• _GIVEN TASK_: Copy exactly, please, the lines of the data from its start through the line containing "return clip".
◆ ◆ ◆ ◆
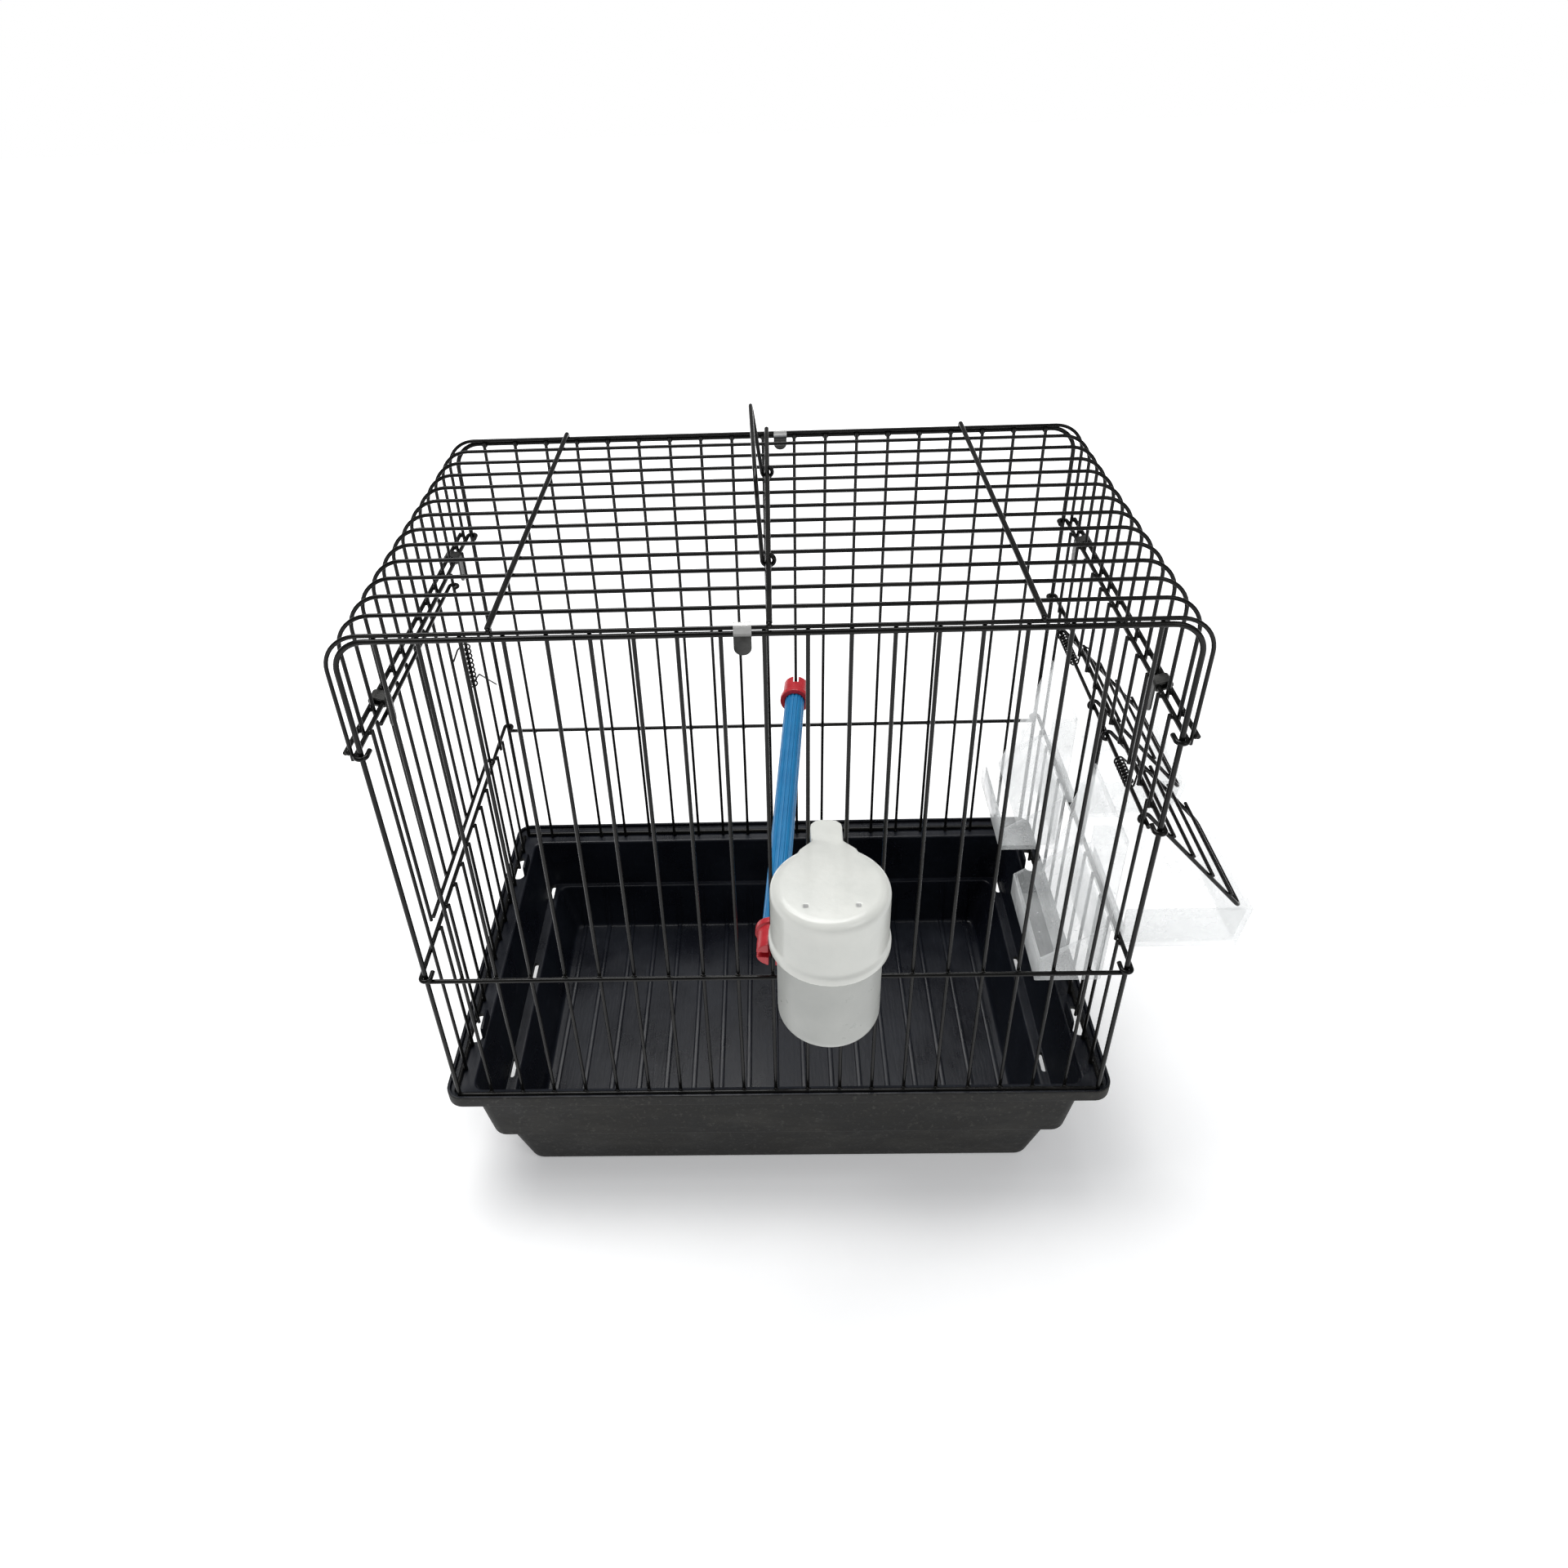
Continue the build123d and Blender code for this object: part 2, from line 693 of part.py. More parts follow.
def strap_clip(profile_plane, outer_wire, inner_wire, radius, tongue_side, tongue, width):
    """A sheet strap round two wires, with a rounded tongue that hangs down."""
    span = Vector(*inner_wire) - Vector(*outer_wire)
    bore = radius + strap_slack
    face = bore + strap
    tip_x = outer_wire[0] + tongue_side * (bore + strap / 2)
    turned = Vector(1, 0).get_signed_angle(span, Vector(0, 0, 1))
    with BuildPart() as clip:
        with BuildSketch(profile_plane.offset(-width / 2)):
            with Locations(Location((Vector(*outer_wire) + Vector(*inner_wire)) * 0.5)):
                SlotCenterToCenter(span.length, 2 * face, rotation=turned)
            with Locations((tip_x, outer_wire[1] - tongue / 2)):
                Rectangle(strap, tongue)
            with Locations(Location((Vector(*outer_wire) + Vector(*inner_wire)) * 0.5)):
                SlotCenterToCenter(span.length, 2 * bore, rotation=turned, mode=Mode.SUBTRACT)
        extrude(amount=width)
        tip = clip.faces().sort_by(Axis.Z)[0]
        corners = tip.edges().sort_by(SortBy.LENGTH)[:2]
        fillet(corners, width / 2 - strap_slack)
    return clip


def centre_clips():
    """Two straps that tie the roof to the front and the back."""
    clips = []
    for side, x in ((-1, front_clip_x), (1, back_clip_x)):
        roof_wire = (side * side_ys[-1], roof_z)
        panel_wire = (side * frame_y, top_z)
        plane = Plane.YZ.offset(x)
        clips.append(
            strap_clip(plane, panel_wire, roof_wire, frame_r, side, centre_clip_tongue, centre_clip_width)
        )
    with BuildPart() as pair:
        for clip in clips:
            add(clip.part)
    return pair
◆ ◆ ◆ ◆
• _FULL SOLUTION_:
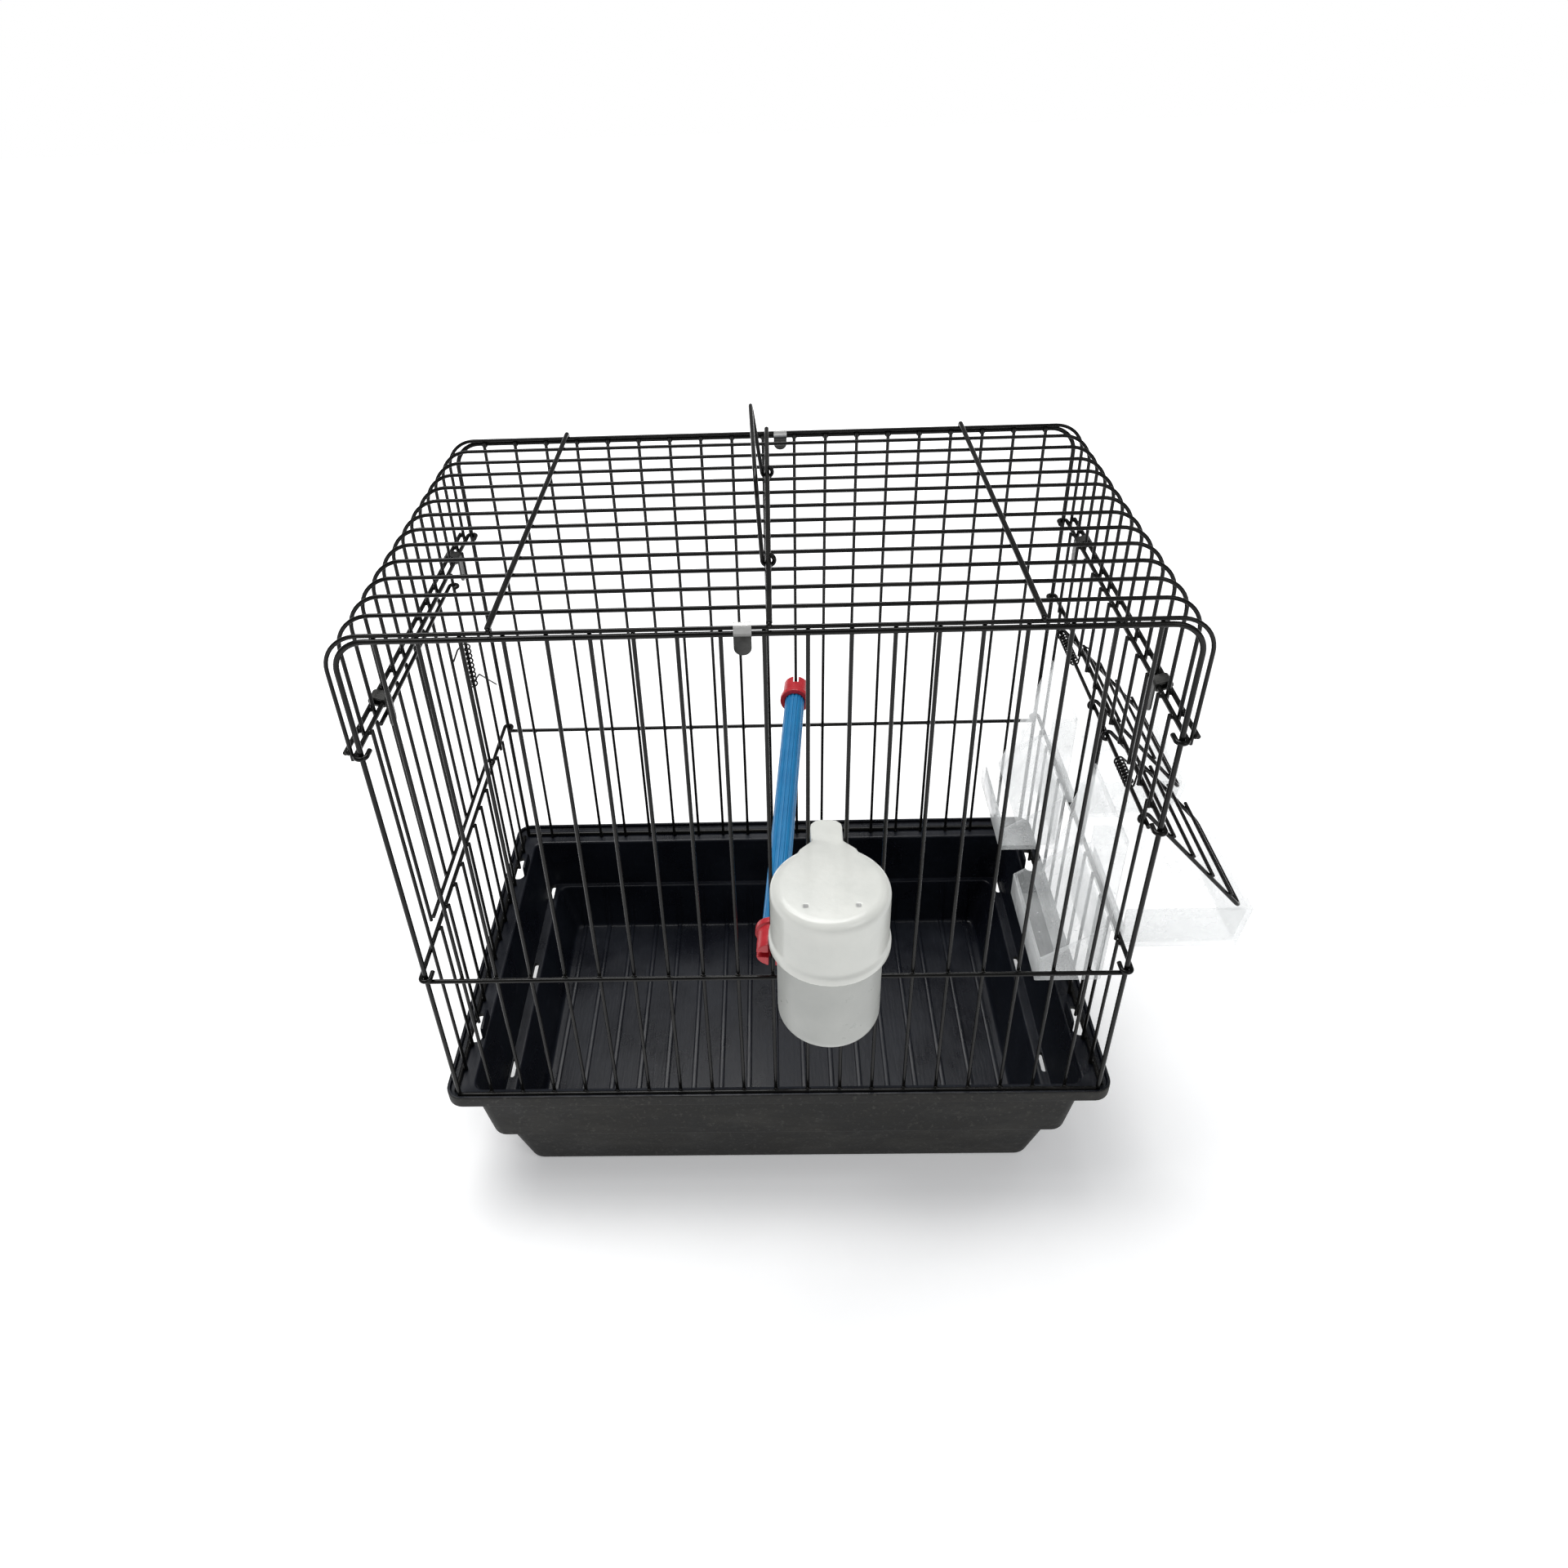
Continue the build123d and Blender code for this object: part 2, from line 693 of part.py. More parts follow.
def strap_clip(profile_plane, outer_wire, inner_wire, radius, tongue_side, tongue, width):
    """A sheet strap round two wires, with a rounded tongue that hangs down."""
    span = Vector(*inner_wire) - Vector(*outer_wire)
    bore = radius + strap_slack
    face = bore + strap
    tip_x = outer_wire[0] + tongue_side * (bore + strap / 2)
    turned = Vector(1, 0).get_signed_angle(span, Vector(0, 0, 1))
    with BuildPart() as clip:
        with BuildSketch(profile_plane.offset(-width / 2)):
            with Locations(Location((Vector(*outer_wire) + Vector(*inner_wire)) * 0.5)):
                SlotCenterToCenter(span.length, 2 * face, rotation=turned)
            with Locations((tip_x, outer_wire[1] - tongue / 2)):
                Rectangle(strap, tongue)
            with Locations(Location((Vector(*outer_wire) + Vector(*inner_wire)) * 0.5)):
                SlotCenterToCenter(span.length, 2 * bore, rotation=turned, mode=Mode.SUBTRACT)
        extrude(amount=width)
        tip = clip.faces().sort_by(Axis.Z)[0]
        corners = tip.edges().sort_by(SortBy.LENGTH)[:2]
        fillet(corners, width / 2 - strap_slack)
    return clip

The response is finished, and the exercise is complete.